Sabato has been a fan of Trump’s since at least April 2011, when Trump was a vocal proponent of the “birther” movement that asserted that Obama was not born in the U.S. Sabato was also one of the few celebrities to attend Trump’s inauguration.
The Italian-born actor inserted himself into Republican politics when he spoke at the Republican National Convention last year in Cleveland, and has been politically active on Twitter for years. However, Sabato’s political reputation got off to a rocky start when he told ABC News in July 2016 that he “absolutely” believes that then-President Barack Obama was a Muslim.
“We had a Muslim president for 7 1/2 years,” Sabato said. “I don’t believe he is” a Christian.
Sabato also modeled for Calvin Klein in the ’90s and recently competed on “Dancing with the Stars.” He also starred in VH1’s “My Antonio,” a show involving multiple women competing for his affection — a premise Donald Trump would no doubt have enjoyed as well.
Moran also said that Sabato’s platform will be based on issues that he is personally passionate about, including the opioid crisis — an issue close to the heart of many rural Trump voters — tough immigration reform, and veterans affairs. Strategist Jeff Corless will serve as a top advisor.

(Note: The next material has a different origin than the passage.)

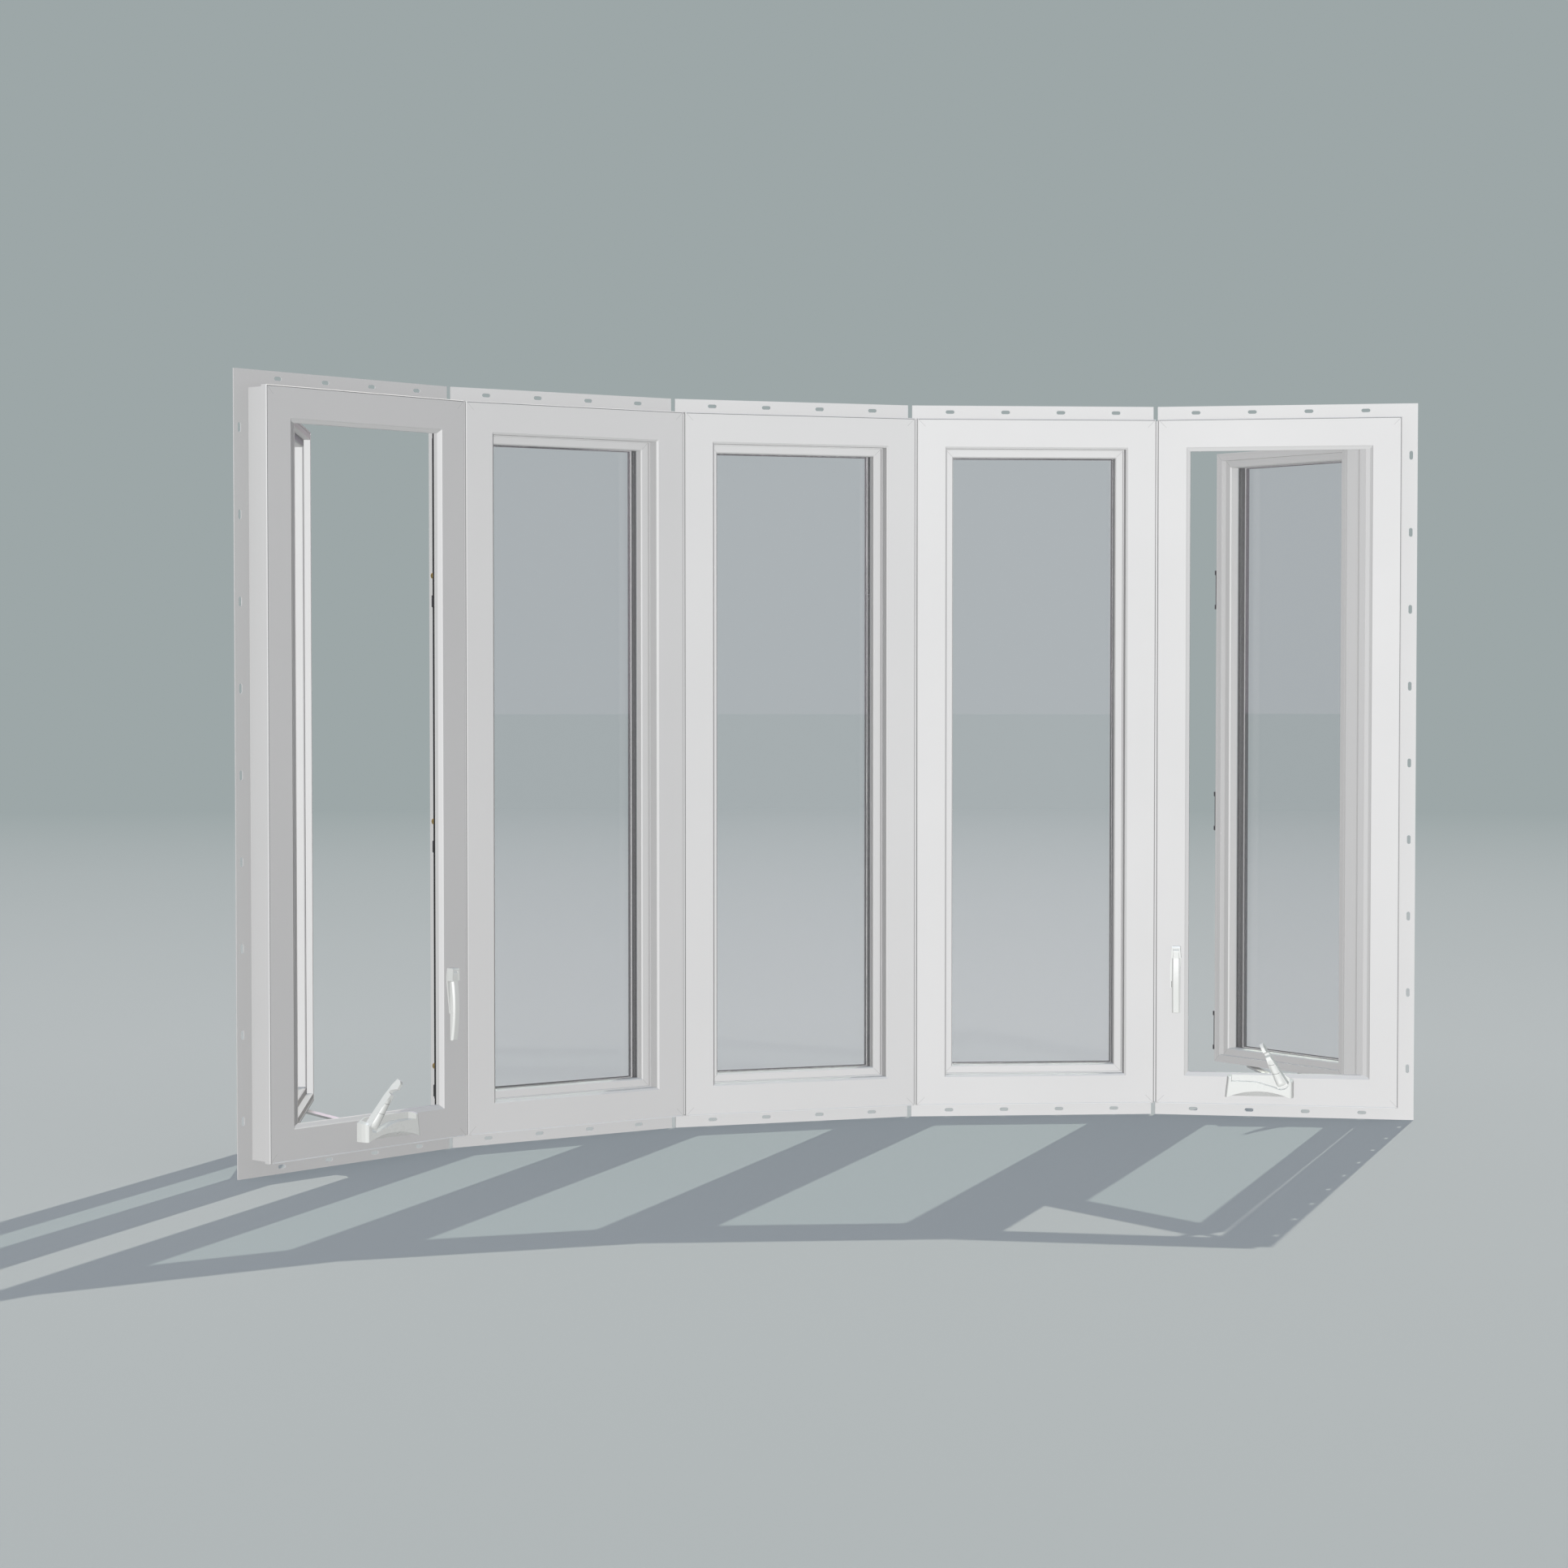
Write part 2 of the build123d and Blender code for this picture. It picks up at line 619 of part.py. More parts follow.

The 26th district, which includes most of Ventura County, has historically been a Republican district, and only went to the Democrats after a redistricting changed the borders and population of the district in 2012. Brownley beat her opponent by six points in that election, but that margin narrowed to two at the following midterm. Most recently, however, she won the seat by 20 points, and Democrats now have a sizable registration advantage.
Registration in the district is 42.6% Democratic, 30.4% Republican.